CALGARY -- As Canadian retailers call for shoppers to wear masks or face coverings, some in the hard of hearing community say that presents major communications challenges.

“It was like my world was shut down,” said Shayda Cummings. She’s hard of hearing and relies on lip reading for most of her daily interactions.

When medical professionals and grocery store clerks have their mouths covered by personal protective equipment she says “it is impossible,” for her to understand when they speak to her as she can’t read their lips.

On one occasion she described the challenge of going to a medical appointment.

“I finally just said ‘I’m hard of hearing please help me,’” she said. Then Cummings described how the staff wrote on a note which room she should enter.

She now brings her husband Brian along with her to the grocery store and most appointments to help her navigate.

"Be kind and be understanding that we need to always go the extra mile for people to feel connected into the world," Pederson said.

Pencil and paper

Cummings understands the importance of wearing masks as part of preventing the spread of COVID-19, and is not against their widespread use.

Instead, she hopes more Calgarians will consider carrying paper and pen with them, especially retail workers who depend on masks to protect themselves.

"Employers and employees could think of perhaps at the grocery store having a pad of paper that perhaps if the cashier is speaking to someone, they can (also) write it out."

Canada’s top medical official Dr. Teresa Tam also noted the importance of accommodating the deaf and hard of hearing community when it comes to wearing masks.

“There needs to be consideration for maybe having a clear face shield or other means,” said Dr. Tam.

“Patience and compassion is needed even when looking at mask use," she said, adding that, "Don't assume that someone who isn't wearing a mask or is wearing something different doesn't have an actual reason for it."

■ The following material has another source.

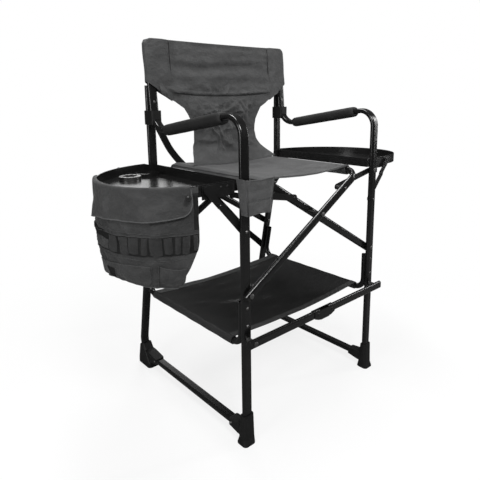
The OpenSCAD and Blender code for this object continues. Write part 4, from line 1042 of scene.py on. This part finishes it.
# Lower pockets with a hem, parted by a double seam
for k, (a, b, za, zb) in enumerate(((40, 277, 528, 556), (298, FULL - 44, 555, 545))):
    def low_edge(u, a=a, b=b):
        s = a + (b - a) * u
        r = 14.0
        e = max(0.0, 1 - min(u, 1 - u) * (b - a) / r)
        return pouch_low(s) + 5 + r * (1 - math.sqrt(max(0, 1 - min(1, e) ** 2)))

    def top_edge(u, za=za, zb=zb):
        return za + (zb - za) * math.sin(min(1, u * 1.25) * math.pi / 2)

    def puffed(u, v):
        puff = 2.0 * math.sin(math.pi * min(1, v * 1.1)) * math.sin(math.pi * u) ** 0.5
        return 1.6 + puff + 1.2 * noise.noise(Vector((u * 6, v * 2, 4.4)))

    _, G = pouch_sheet("pocket_%d" % k, (a, b), top_edge, low_edge, puffed, 1.6, "pouch", 70, 22)
    pts = [tuple(p) for p in G[0]]
    pieces.append(joined("pocket_hem_%d" % k, [tube_data(pts, 1.2, 6)], "binding"))
seam_parts = []
for s in (280, 295):
    pts = [on_pouch(s - 3 * (556 - z) / 50, z, 1.2) for z in np.linspace(558, 502, 30)]
    seam_parts.append(tube_data(pts, 0.8, 6))
pieces.append(joined("pocket_seams", seam_parts, "binding"))

# Tab, side straps and the seams across the face
tab, _ = pouch_sheet("tab_cloth", (REAR_ARC - 8, REAR_ARC + 20), 541, 514,
                     lambda u, v: 4.4 + 0.8 * v, 1.6, "elastic", 18, 12)
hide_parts("pouch_tab")
for k, (z1, z0) in enumerate(((700, 684), (604, 590))):
    pouch_sheet("side_strap_%d" % k, (5 + k * 9, 22 + k * 12), z1, z0,
                lambda u, v: 1.4 + 1.0 * math.sin(u * math.pi), 1.6, "pouch", 14, 6)
pouch_sheet("end_strap", (FULL - 22, FULL - 11), 722, 640, 1.0, 1.6, "strap", 8, 24)
for z, a, b in ((638.0, 30, FULL - 14), (573.0, 34, FULL - 20)):
    pts = [on_pouch(s, z + 1.5 * math.sin(s / 70), 0.5) for s in np.linspace(a, b, 120)]
    pieces.append(joined("seam_%d" % int(z), [tube_data(pts, 0.8, 6)], "binding"))
edge_line = ([on_pouch(pouch_ends(z)[0] + 1.0, z, 0.2) for z in np.linspace(722, 500, 50)]
             + [on_pouch(s, pouch_low(s) + 1.5, 0.0) for s in np.linspace(34, FULL - 62, 90)])
pieces.append(joined("pouch_edge_binding", [tube_data(edge_line, 1.5, 6)], "hem"))

for o in pieces:
    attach(o, "right_tray")
    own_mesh(o)

# Carrying strap
# Its points, as in the part's source. Eleven of the fourteen follow places that a program worked
# out from pixels picked in the photograph.
route = np.array([[-272, 452.8, 896], [-256, 452.8, 873], [-238, 459, 847], [-211, 476, 812],
                  [-180, 496, 776], [-140, 514, 738], [-84, 527, 688], [-14, 530, 621],
                  [59, 533, 548], [134, 535, 471], [212, 533, 390], [246, 529, 360],
                  [275, 526.6, 334], [288, 529, 322]], float)
steps = np.concatenate([[0], np.cumsum(np.linalg.norm(np.diff(route, axis=0), axis=1))])
fine = np.linspace(0, steps[-1], 120)
line = np.stack([np.interp(fine, steps, route[:, k]) for k in range(3)], 1)
for _ in range(8):
    line[1:-1] = (line[:-2] + 2 * line[1:-1] + line[2:]) / 4
T = np.gradient(line, axis=0)
T /= np.linalg.norm(T, axis=1, keepdims=True)
side_dir = np.stack([-T[:, 2], T[:, 0] * 0, T[:, 0]], 1)
side_dir /= np.linalg.norm(side_dir, axis=1, keepdims=True)
face = np.cross(T, side_dir)
G = np.zeros((len(line), 9, 3))
for j, w in enumerate(np.linspace(-1, 1, 9)):
    roll = 0.35 * ease(0.6, 0.95, fine / fine[-1]) * np.sin(fine / 60)
    G[:, j] = line + (side_dir * np.cos(roll)[:, None] + face * np.sin(roll)[:, None]) * 12.4 * w
strap = cloth("strap_webbing", G, 2.0, "strap")
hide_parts("carry_strap")
declare_sheet(G)
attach(strap, "right_frame")
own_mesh(strap)

# Stage
bpy.ops.mesh.primitive_plane_add(size=40, location=(0, 0, 0))
floor = bpy.context.object
floor.name = "floor"
fm, nt, bsdf = tree("floor_pale")
bsdf.inputs["Roughness"].default_value = 0.95
bsdf.inputs["Specular IOR Level"].default_value = 0.1
out_node = nt.nodes["Material Output"]
emit = nt.nodes.new("ShaderNodeEmission")
mixer = nt.nodes.new("ShaderNodeMixShader")
path = nt.nodes.new("ShaderNodeLightPath")
tc = nt.nodes.new("ShaderNodeTexCoord")
length = nt.nodes.new("ShaderNodeVectorMath")
length.operation = "LENGTH"
nt.links.new(tc.outputs["Object"], length.inputs[0])
far = nt.nodes.new("ShaderNodeMapRange")
far.interpolation_type = "SMOOTHSTEP"
far.inputs["From Min"].default_value = 0.5
far.inputs["From Max"].default_value = 1.5
far.inputs["To Min"].default_value = 0.80
far.inputs["To Max"].default_value = 1.0
nt.links.new(length.outputs["Value"], far.inputs["Value"])
gate = math_node(nt, "MULTIPLY", path.outputs["Is Camera Ray"], far.outputs["Result"])
nt.links.new(gate, mixer.inputs["Fac"])
# Black tubes mirror little of the pale floor
seen_floor = ramp(nt, path.outputs["Is Glossy Ray"], [(0.0, grey(0.86)), (1.0, grey(0.16))])
nt.links.new(seen_floor, bsdf.inputs["Base Color"])
nt.links.new(bsdf.outputs[0], mixer.inputs[1])
nt.links.new(emit.outputs[0], mixer.inputs[2])
nt.links.new(mixer.outputs[0], out_node.inputs["Surface"])
floor.data.materials.append(fm)

world = bpy.data.worlds.new("studio")
bpy.context.scene.world = world
world.use_nodes = True
nt = world.node_tree
bg = nt.nodes["Background"]
bg.inputs["Color"].default_value = (1, 1, 1, 1)
path = nt.nodes.new("ShaderNodeLightPath")
seen_rays = math_node(nt, "MAXIMUM", path.outputs["Is Camera Ray"], path.outputs["Is Transmission Ray"])
gloss = math_node(nt, "MULTIPLY", path.outputs["Is Glossy Ray"], 0.10)
ambient = math_node(nt, "MULTIPLY",
                    math_node(nt, "SUBTRACT", 1.0, path.outputs["Is Glossy Ray"]), 0.22)
level = math_node(nt, "MAXIMUM", seen_rays, math_node(nt, "MAXIMUM", gloss, ambient))
nt.links.new(level, bg.inputs["Strength"])


def lamp(name, spot, aim, size, power):
    data = bpy.data.lights.new(name, "AREA")
    data.shape = "RECTANGLE"
    data.size, data.size_y = size
    data.energy = power
    o = bpy.data.objects.new(name, data)
    bpy.context.scene.collection.objects.link(o)
    o.location = spot
    o.rotation_euler = (Vector(aim) - Vector(spot)).to_track_quat("-Z", "Y").to_euler()


# Most lamps aim at the middle of the chair
LAMP_AIM = (0, 0, 0.7)
lamp("key", (-0.9, -2.3, 2.9), LAMP_AIM, (1.0, 0.8), 74)
lamp("left", (-2.7, -0.5, 1.4), LAMP_AIM, (0.7, 1.9), 30)
lamp("right", (2.5, -1.3, 1.5), LAMP_AIM, (0.22, 1.9), 24)
lamp("top", (0.2, 0.4, 3.0), LAMP_AIM, (0.5, 1.8), 46)
lamp("behind", (1.2, 2.7, 1.35), (-0.2, 0.0, 0.7), (1.7, 0.8), 7)

# Camera
# The photo's camera, in pixels of its 480 by 480 frame
PHOTO_PX, FOCAL_PX, CENTRE_X_PX, CENTRE_Y_PX = 480, 463.92, 243.44, 189.94
YAW, PITCH, ROLL = math.radians(41.11), math.radians(11.18), math.radians(-0.73)
forward = Vector((math.sin(YAW) * math.cos(PITCH), math.cos(YAW) * math.cos(PITCH),
                  -math.sin(PITCH)))
right = Vector((math.cos(YAW), -math.sin(YAW), 0))
up = right.cross(forward)
rolled_right = math.cos(ROLL) * right + math.sin(ROLL) * up
rolled_up = -math.sin(ROLL) * right + math.cos(ROLL) * up
cam_data = bpy.data.cameras.new("camera")
cam = bpy.data.objects.new("camera", cam_data)
bpy.context.scene.collection.objects.link(cam)
eye = Vector(place(-1028.8, -855.0, 942.8))
rot = Matrix((rolled_right, rolled_up, -forward)).transposed()
cam.matrix_world = Matrix.Translation(eye) @ rot.to_4x4()
cam_data.sensor_width = 36
cam_data.lens = FOCAL_PX / PHOTO_PX * 36
cam_data.shift_x = (PHOTO_PX / 2 - CENTRE_X_PX) / PHOTO_PX
cam_data.shift_y = (CENTRE_Y_PX - PHOTO_PX / 2) / PHOTO_PX
cam_data.clip_end = 60
bpy.context.scene.camera = cam
bpy.context.scene.view_settings.view_transform = "Standard"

Those sentiments were echoed by Wissam Constantin, the vice president of governance and membership at the Canadian Association of the Deaf.

"Certainly the transparent shields would be more helpful than the full-coverage face masks," Constantin wrote, in an emailed reply to a question, "because sign language relies on facial expressions as part of its fundamentals, and some deaf or hard of hearing individuals do rely on lipreading to commmunicate. However, it is important to ensure that these masks are medically sound and will protect people as well as other kinds of masks."

"It is vital that people work together to get through this difficult time," added Constantin. "It is important that groups of Canadians are not left behind or left out of consideration when people are going about their essential daily business. For example, continuing to keep distance but making sure their faces can be made visible by lifting their masks when dealing with deaf and hard of hearing individuals."

Action being taken

Action is being taken in some parts of the country.

In Barrie, Ontario, Massimo Cucchiella has begun making and distributing masks with a clear vinyl insert over the mouth to make lip-reading possible.

"I'm glad we were able to do something for this part of the community," said Cucchiella.

Still, mask-wearing is becoming a requirement for some stores.

According to its website, CostCo Canada is advising people to wear masks when inside.

The recommendation excluded children under age two, and those unable to wear a mask due to a medical condition.

During the Friday briefing Premier Jason Kenney said 40 million non-surgical masks had arrived in Edmonton and Calgary to be widely distributed.

He said the province continues to recommend them strongly, as he doesn’t want to take a “heavy-handed” approach.